Identification of transglutaminase reactive residues in human osteopontin and their role in polymerization.

PLoS One 2014 24;9(11):e113650. Epub 2014 Nov 24.

Department of Molecular Biology and Genetics, Science Park, Aarhus University, Aarhus, Denmark; Interdisciplinary Nanoscience Center, Aarhus University, Aarhus, Denmark.

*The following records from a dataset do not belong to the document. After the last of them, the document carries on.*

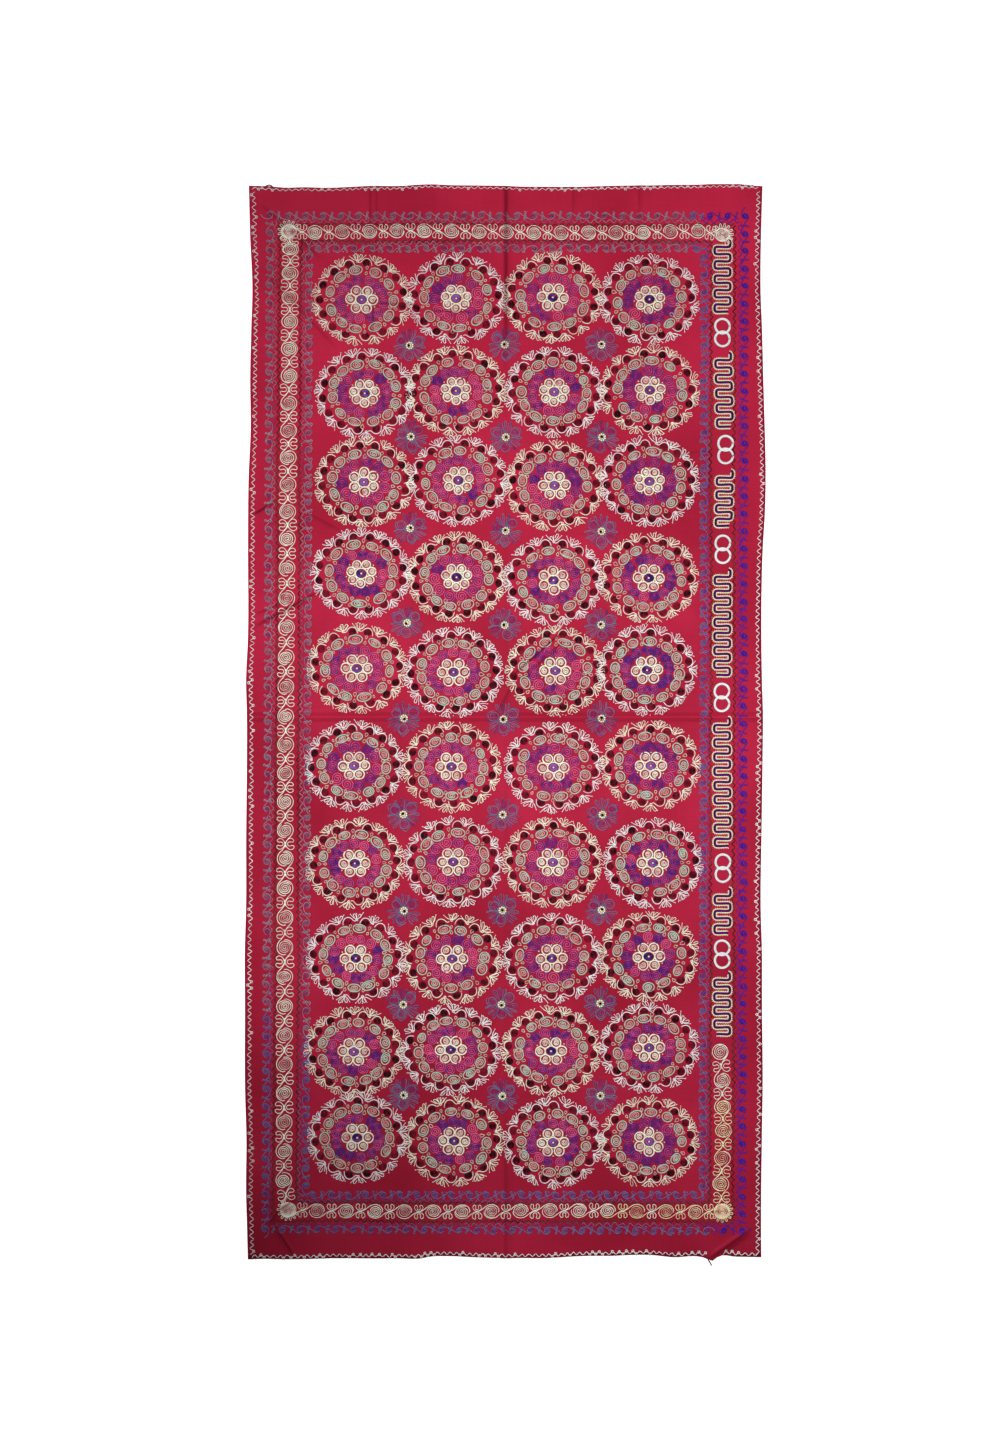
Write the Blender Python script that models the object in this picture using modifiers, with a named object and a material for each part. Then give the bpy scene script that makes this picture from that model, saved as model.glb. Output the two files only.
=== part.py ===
# Suzani: one loom width of cotton sateen with its narrow hem, lying face up after long storage folded.
# Metres, +Z up. The origin is at the middle of the underside, and +Y runs up the cloth's length.
# The sheet follows its fold ridges, so it touches the surface everywhere but under a ridge or a swell.

from collections import namedtuple

import bmesh
import bpy
import numpy as np
from mathutils import Vector

# Driving sizes of the cloth
CLOTH_WIDTH = 1.527       # between the lines that the side insets are measured from
CLOTH_LENGTH = 3.158      # between the lines that the end insets are measured from
CLOTH_THICKNESS = 0.002   # sateen together with the thread on its face
CELLS_ACROSS = 24         # coarse cells of the sheet before the folds are scored
CELLS_ALONG = 50
SNAP = 0.0004             # a point nearer than this to a score line moves on to it
FOLD_LINES = (-1.0, -0.5, 0.0, 0.5, 1.0)   # score lines across a fold, in half widths
FOLD_END = 0.3            # share of a fold's length over which each end dies away

# How far the long edges lie inside the widest lines, up the cloth from its middle
SideRow = namedtuple("SideRow", "up left right")
SIDE_EDGES = (
    SideRow(up=-1.579, left=0.0100, right=0.0130),
    SideRow(up=-1.480, left=0.0075, right=0.0134),
    SideRow(up=-1.386, left=0.0049, right=0.0131),
    SideRow(up=-1.222, left=0.0058, right=0.0109),
    SideRow(up=-1.081, left=0.0019, right=0.0088),
    SideRow(up=-0.823, left=0.0016, right=0.0106),
    SideRow(up=-0.683, left=0.0011, right=0.0108),
    SideRow(up=-0.542, left=0.0047, right=0.0145),
    SideRow(up=-0.331, left=0.0051, right=0.0120),
    SideRow(up=-0.120, left=0.0072, right=0.0090),
    SideRow(up=0.021, left=0.0072, right=0.0079),
    SideRow(up=0.126, left=0.0048, right=0.0108),
    SideRow(up=0.243, left=0.0100, right=0.0125),
    SideRow(up=0.513, left=0.0104, right=0.0082),
    SideRow(up=0.624, left=0.0108, right=0.0018),
    SideRow(up=0.724, left=0.0124, right=0.0000),
    SideRow(up=0.864, left=0.0184, right=0.0026),
    SideRow(up=1.005, left=0.0169, right=0.0068),
    SideRow(up=1.146, left=0.0198, right=0.0103),
    SideRow(up=1.286, left=0.0233, right=0.0151),
    SideRow(up=1.427, left=0.0170, right=0.0137),
    SideRow(up=1.579, left=0.0130, right=0.0095),
)

# How far the hems lie inside the end lines, across the cloth from its middle
EndRow = namedtuple("EndRow", "across top bottom")
END_EDGES = (
    EndRow(across=-0.762, top=0.0050, bottom=0.0080),
    EndRow(across=-0.706, top=0.0062, bottom=0.0095),
    EndRow(across=-0.659, top=0.0104, bottom=0.0084),
    EndRow(across=-0.601, top=0.0093, bottom=0.0087),
    EndRow(across=-0.527, top=0.0108, bottom=0.0109),
    EndRow(across=-0.396, top=0.0054, bottom=0.0108),
    EndRow(across=-0.308, top=0.0054, bottom=0.0108),
    EndRow(across=-0.255, top=0.0016, bottom=0.0100),
    EndRow(across=-0.214, top=0.0009, bottom=0.0169),
    EndRow(across=-0.170, top=0.0030, bottom=0.0177),
    EndRow(across=-0.088, top=0.0041, bottom=0.0143),
    EndRow(across=0.000, top=0.0055, bottom=0.0117),
    EndRow(across=0.050, top=0.0075, bottom=0.0119),
    EndRow(across=0.126, top=0.0079, bottom=0.0119),
    EndRow(across=0.220, top=0.0081, bottom=0.0175),
    EndRow(across=0.308, top=0.0053, bottom=0.0183),
    EndRow(across=0.440, top=0.0036, bottom=0.0207),
    EndRow(across=0.498, top=0.0024, bottom=0.0147),
    EndRow(across=0.594, top=0.0008, bottom=0.0127),
    EndRow(across=0.607, top=0.0000, bottom=0.0076),
    EndRow(across=0.619, top=0.0000, bottom=0.0045),
    EndRow(across=0.632, top=0.0000, bottom=0.0147),
    EndRow(across=0.689, top=0.0000, bottom=0.0158),
    EndRow(across=0.744, top=0.0050, bottom=0.0148),
    EndRow(across=0.762, top=0.0060, bottom=0.0145),
)

# Ridges that the folds left: a straight line on the cloth, how high it stands and how wide it is
Fold = namedtuple("Fold", "name start end rise half_width")
FOLDS = (
    Fold(name="centre crease, upper part",
         start=(0.003, 1.75), end=(0.003, 1.02), rise=0.0032, half_width=0.022),
    Fold(name="centre crease, middle part",
         start=(0.003, 1.10), end=(0.003, -1.25), rise=0.0012, half_width=0.022),
    Fold(name="centre crease, lower part",
         start=(0.003, -1.13), end=(0.003, -1.75), rise=0.0035, half_width=0.022),
    Fold(name="cross crease, upper line",
         start=(-1.40, 0.029), end=(1.40, 0.029), rise=0.0030, half_width=0.0085),
    Fold(name="cross crease, lower line",
         start=(-1.40, 0.012), end=(1.40, 0.012), rise=0.0034, half_width=0.0085),
    Fold(name="pinch by the middle",
         start=(0.022, 0.120), end=(0.200, 0.272), rise=0.0085, half_width=0.014),
    Fold(name="small pinch below it",
         start=(-0.032, 0.012), end=(0.026, 0.122), rise=0.0034, half_width=0.012),
    Fold(name="left edge, long slant",
         start=(-0.742, 0.276), end=(-0.553, 0.388), rise=0.0042, half_width=0.014),
    Fold(name="left edge, upper slant",
         start=(-0.741, 0.608), end=(-0.678, 0.646), rise=0.0034, half_width=0.012),
    Fold(name="upper left, first slant",
         start=(-0.720, 1.525), end=(-0.537, 1.358), rise=0.0046, half_width=0.016),
    Fold(name="upper left, second slant",
         start=(-0.720, 1.340), end=(-0.490, 1.094), rise=0.0040, half_width=0.016),
    Fold(name="small slant left of the third row",
         start=(-0.575, 0.613), end=(-0.482, 0.564), rise=0.0026, half_width=0.012),
    Fold(name="bow above the fourth row, left",
         start=(0.058, 0.440), end=(0.170, 0.464), rise=0.0026, half_width=0.012),
    Fold(name="bow above the fourth row, right",
         start=(0.152, 0.464), end=(0.272, 0.436), rise=0.0026, half_width=0.012),
    Fold(name="quarter crease by the top hem",
         start=(-0.387, 1.68), end=(-0.387, 1.33), rise=0.0024, half_width=0.018),
    Fold(name="pucker in the bottom hem",
         start=(0.590, -1.575), end=(0.728, -1.478), rise=0.0056, half_width=0.016),
    Fold(name="lower left corner, across the band",
         start=(-0.606, -1.390), end=(-0.672, -1.433), rise=0.0034, half_width=0.012),
    Fold(name="lower left corner, turn",
         start=(-0.652, -1.414), end=(-0.692, -1.470), rise=0.0036, half_width=0.012),
    Fold(name="lower left corner, to the hem",
         start=(-0.690, -1.450), end=(-0.612, -1.572), rise=0.0032, half_width=0.012),
)

# Where the pucker in the bottom hem bends sharply, across the cloth from its middle
HEM_SCORES = (0.594, 0.607, 0.619, 0.632)

# Broad swells between the creases, where the stitching draws the ground up a little
Swell = namedtuple("Swell", "across up wide high rise")
SWELLS = (
    Swell(across=-0.36, up=1.22, wide=0.26, high=0.30, rise=0.0030),
    Swell(across=0.42, up=1.30, wide=0.24, high=0.26, rise=0.0022),
    Swell(across=0.17, up=0.30, wide=0.22, high=0.26, rise=0.0036),
    Swell(across=-0.52, up=0.44, wide=0.24, high=0.28, rise=0.0026),
    Swell(across=0.52, up=0.12, wide=0.22, high=0.30, rise=0.0028),
    Swell(across=-0.30, up=-0.42, wide=0.26, high=0.34, rise=0.0020),
    Swell(across=0.50, up=-1.38, wide=0.26, high=0.22, rise=0.0034),
    Swell(across=-0.56, up=-1.36, wide=0.20, high=0.24, rise=0.0026),
)


def through_rows(at, places, values):
    # A smooth curve through the rows of an edge table, level with their mean slope at each row
    places, values = np.array(places), np.array(values)
    slopes = np.gradient(values, places)
    row = int(np.clip(np.searchsorted(places, at) - 1, 0, len(places) - 2))
    step = places[row + 1] - places[row]
    t = min(max((at - places[row]) / step, 0.0), 1.0)
    rise, level = 3 * t**2 - 2 * t**3, t - 2 * t**2 + t**3
    arrive = t**3 - t**2
    curve = values[row] * (1 - rise) + values[row + 1] * rise
    return curve + step * (slopes[row] * level + slopes[row + 1] * arrive)


def side_edges(up):
    places = [row.up for row in SIDE_EDGES]
    left = through_rows(up, places, [row.left for row in SIDE_EDGES])
    right = through_rows(up, places, [row.right for row in SIDE_EDGES])
    return max(left, 0.0) - CLOTH_WIDTH / 2, CLOTH_WIDTH / 2 - max(right, 0.0)


def end_edges(across):
    places = [row.across for row in END_EDGES]
    bottom = through_rows(across, places, [row.bottom for row in END_EDGES])
    top = through_rows(across, places, [row.top for row in END_EDGES])
    return max(bottom, 0.0) - CLOTH_LENGTH / 2, CLOTH_LENGTH / 2 - max(top, 0.0)


def soft_step(t):
    t = min(max(t, 0.0), 1.0)
    return t * t * (3 - 2 * t)


def fold_axes(fold):
    start, end = Vector(fold.start), Vector(fold.end)
    along = (end - start).normalized()
    return start, along, Vector((-along.y, along.x)), (end - start).length


def fold_height(fold, across, up):
    # A ridge with a soft crest and feet, dying away towards both ends
    start, along, side, length = fold_axes(fold)
    offset = Vector((across, up)) - start
    share = offset.dot(along) / length
    crest = soft_step(1 - abs(offset.dot(side)) / fold.half_width)
    fade = soft_step(min(share, 1 - share) / FOLD_END)
    return fold.rise * crest * fade


def swell_height(swell, across, up):
    reach = ((across - swell.across) / swell.wide)**2 + ((up - swell.up) / swell.high)**2
    return swell.rise * soft_step(1 - reach**0.5)


def relief(across, up):
    folds = max(fold_height(fold, across, up) for fold in FOLDS)
    swells = sum(swell_height(swell, across, up) for swell in SWELLS)
    return folds + swells


def score_fold(sheet, fold):
    # Cuts the cells that a fold crosses along its crest, flanks and feet
    start, along, side, length = fold_axes(fold)
    cell = CLOTH_WIDTH / CELLS_ACROSS
    for line in FOLD_LINES:
        through = start + side * (line * fold.half_width)
        near = []
        for face in sheet.faces:
            offset = face.calc_center_median().xy - start
            run = offset.dot(along)
            if -cell / 2 < run < length + cell / 2 and abs(offset.dot(side)) < fold.half_width + cell:
                near.append(face)
        edges = {edge for face in near for edge in face.edges}
        points = {point for face in near for point in face.verts}
        bmesh.ops.bisect_plane(
            sheet, geom=[*near, *edges, *points], dist=SNAP,
            plane_co=through.to_3d(), plane_no=side.to_3d())


def score_hem(sheet, across):
    # Cuts the lowest cells upright, so that the hem can follow its pucker
    cell = CLOTH_LENGTH / CELLS_ALONG
    near = [face for face in sheet.faces if face.calc_center_median().y < cell - CLOTH_LENGTH / 2]
    edges = {edge for face in near for edge in face.edges}
    points = {point for face in near for point in face.verts}
    bmesh.ops.bisect_plane(
        sheet, geom=[*near, *edges, *points], dist=SNAP,
        plane_co=Vector((across, 0, 0)), plane_no=Vector((1, 0, 0)))


def move_to_outline(sheet):
    # The flat grid's own edges go to the true edges, and the rest follows in proportion
    for point in sheet.verts:
        across, up = point.co.x, point.co.y
        left, right = side_edges(up)
        bottom, top = end_edges(across)
        point.co.x = left + (right - left) * (across / CLOTH_WIDTH + 0.5)
        point.co.y = bottom + (top - bottom) * (up / CLOTH_LENGTH + 0.5)


def make_cloth_mesh():
    sheet = bmesh.new()
    bmesh.ops.create_grid(sheet, x_segments=CELLS_ACROSS, y_segments=CELLS_ALONG, size=0.5)
    for point in sheet.verts:
        point.co.x *= CLOTH_WIDTH
        point.co.y *= CLOTH_LENGTH
    for across in HEM_SCORES:
        score_hem(sheet, across)
    move_to_outline(sheet)
    for fold in FOLDS:
        score_fold(sheet, fold)
    bmesh.ops.triangulate(sheet, faces=sheet.faces[:])
    for point in sheet.verts:
        point.co.z = relief(point.co.x, point.co.y)
    mesh = bpy.data.meshes.new("cloth")
    sheet.to_mesh(mesh)
    sheet.free()
    return mesh


def sateen_material():
    material = bpy.data.materials.new("crimson sateen")
    material.use_nodes = True
    shader = material.node_tree.nodes["Principled BSDF"]
    shader.inputs["Base Color"].default_value = (0.46, 0.033, 0.075, 1)
    shader.inputs["Roughness"].default_value = 0.62
    shader.inputs["Metallic"].default_value = 0.0
    material.diffuse_color = (0.46, 0.033, 0.075, 1)
    return material


def make_cloth(collection):
    mesh = make_cloth_mesh()
    mesh.materials.append(sateen_material())
    mesh.shade_smooth()
    cloth = bpy.data.objects.new("cloth", mesh)
    collection.objects.link(cloth)
    thickness = cloth.modifiers.new("cloth thickness", "SOLIDIFY")
    thickness.thickness = CLOTH_THICKNESS
    thickness.offset = 1   # the modelled sheet is the underside, so its flat parts lie at zero
    return cloth


def main():
    for old in list(bpy.data.objects):
        bpy.data.objects.remove(old)
    collection = bpy.data.collections.new("suzani")
    bpy.context.scene.collection.children.link(collection)
    make_cloth(collection)


main()
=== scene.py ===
import math

import bmesh
import bpy
import numpy as np
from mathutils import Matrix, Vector
from mathutils.bvhtree import BVHTree


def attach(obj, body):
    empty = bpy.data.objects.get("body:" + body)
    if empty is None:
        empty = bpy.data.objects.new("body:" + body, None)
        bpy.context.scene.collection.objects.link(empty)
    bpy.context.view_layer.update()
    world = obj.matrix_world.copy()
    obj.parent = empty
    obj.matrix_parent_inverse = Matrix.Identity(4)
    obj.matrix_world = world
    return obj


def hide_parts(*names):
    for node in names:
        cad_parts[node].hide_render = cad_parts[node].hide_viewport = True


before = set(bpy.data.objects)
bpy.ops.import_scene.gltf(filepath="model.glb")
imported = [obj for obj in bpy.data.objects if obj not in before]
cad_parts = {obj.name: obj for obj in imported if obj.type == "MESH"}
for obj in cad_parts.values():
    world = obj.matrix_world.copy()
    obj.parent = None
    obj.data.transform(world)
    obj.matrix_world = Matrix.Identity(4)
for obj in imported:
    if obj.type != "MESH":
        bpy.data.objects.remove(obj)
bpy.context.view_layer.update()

# Suzani spread face up: crimson sateen worked all over in chain stitch.
# Places and sizes are in millimetres from the middle of the cloth, x to the right and y up its length.

mm = 0.001
hand = np.random.default_rng(318)   # every hand wobble comes from this one seeded source


# The cloth's outline, its old folds and its swells

cloth = {
    "width": 1527.0,       # between the lines that the long edges' insets are measured from
    "length": 3158.0,
    "thickness": 1.0,
    "cell": 14.5,          # spacing of the sheet's points on flat ground
    "pucker": 0.35,        # height of the small puckers that the stitching draws up
    "flatSize": (1.50, 3.15),
}

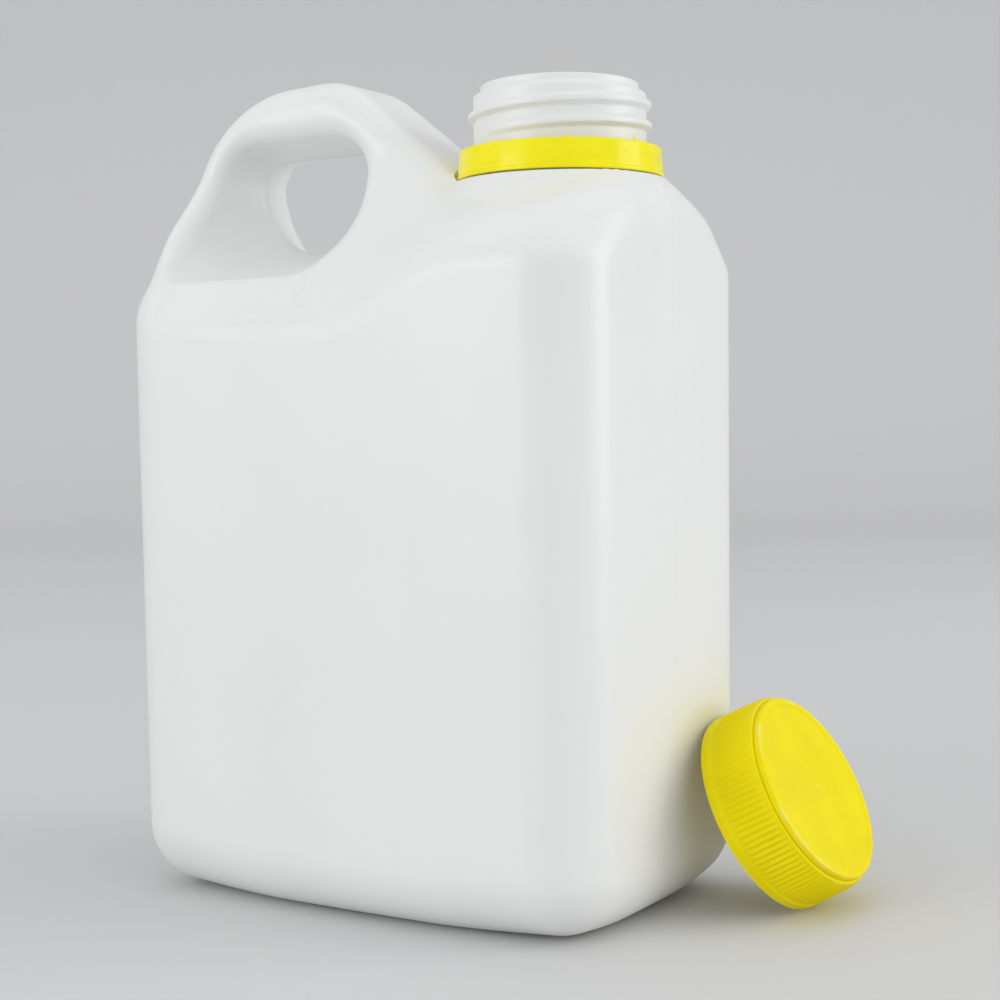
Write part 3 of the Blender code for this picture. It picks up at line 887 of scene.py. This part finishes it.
def moulded_white(finishes):
    """Satin blow-moulded plastic: faint flow marks, orange peel, parting line and scuffs."""
    base = finishes.white
    material, net, shader, where = new_material("moulded white", {"IOR": 1.52})
    _, y, z = net.axes(where)

    flow = net.noise(net.stretch(where, (1.0, 1.0, 0.25)), 26.0, 3.0)
    cloud = net.noise(where, 11.0, 2.0)
    peel = net.noise(where, 900.0, 2.0, 0.4)
    swell = net.noise(where, 34.0, 1.0)
    scratch = net.noise(net.stretch(where, (1.0, 1.0, 9.0)), 70.0, 3.0, 0.6)
    patch = net.step(net.noise(where, 23.0, 3.0), 0.52, 0.72)
    scuff = net.step(scratch, 0.57, 0.66) * patch
    # Darker and rougher towards the base: a greyer colour is mixed in over the lowest 9 mm, fullest
    # below 1 mm, with a strength set by the wear
    low = 1 - net.step(z, 0.001, 0.009)
    seam = 1 - net.step(abs(y), 0.00008, 0.00042)
    cells = net.add("ShaderNodeTexVoronoi", {"Vector": where, "Scale": 95.0, "Randomness": 1.0})
    speck = (1 - net.step(cells, 0.012, 0.03)) * net.step(net.noise(where, 60.0), 0.58, 0.62)

    clouds = net.step(cloud * 0.6 + flow * 0.4, 0.35, 0.65)
    shade = net.varied(clouds, base, 0.015)
    shade = net.mix(speck * (0.25 * finishes.wear), shade, (0.42, 0.40, 0.36, 1.0))
    shade = net.mix(low * (0.10 * finishes.wear), shade, (0.60, 0.59, 0.56, 1.0))
    rough = (finishes.bottle_gloss - 0.03) + 0.06 * flow + scuff * (0.16 * finishes.wear)
    rough = rough + low * 0.10 + seam * 0.04
    layers = [(swell, 0.00035), (peel, 0.000012), (seam, 0.00006), (scuff, 0.00001)]
    normal = bumped(net, layers)
    connect(net, shader, Base_Color=shade, Roughness=rough, Normal=normal)
    return material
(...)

Osteopontin (OPN) is a highly posttranslationally modified protein present in several tissues where it is implicated in numerous physiological processes. OPN primarily exerts its functions through interaction with integrins via the Arg-Gly-Asp and Ser-Val-Val-Tyr-Gly-Leu-Arg sequences located in the N-terminal part of the protein. OPN can be polymerized by the cross-linking enzyme transglutaminase 2 (TG2), and polymerization has been shown to enhance the biological activity of OPN. However, little is known about the reactivity and location of the glutamine and lysine residues involved in the TG2-mediated modification of OPN. Here we show that TG2 catalyses the incorporation of 5-(Biotinamido)pentylamine at glutamines in both the N- and C-terminal parts of OPN, whereas TG2 primarily incorporated the glutamine-donor peptide biotinyl-TVQQEL-OH into the C-terminal part of OPN. By mass spectrometric analyses we identified Gln34, Gln42, Gln193 and Gln248 as the major TG2 reactive glutamines in OPN. The distribution of reactive Gln and Lys residues in OPN proved to be important, as the full-length protein but not the physiologically highly active integrin-binding N-terminal part of OPN were able to polymerize in a TG2-mediated reaction. Collectively, these data provide important new molecular knowledge about the mechanism of OPN polymerization.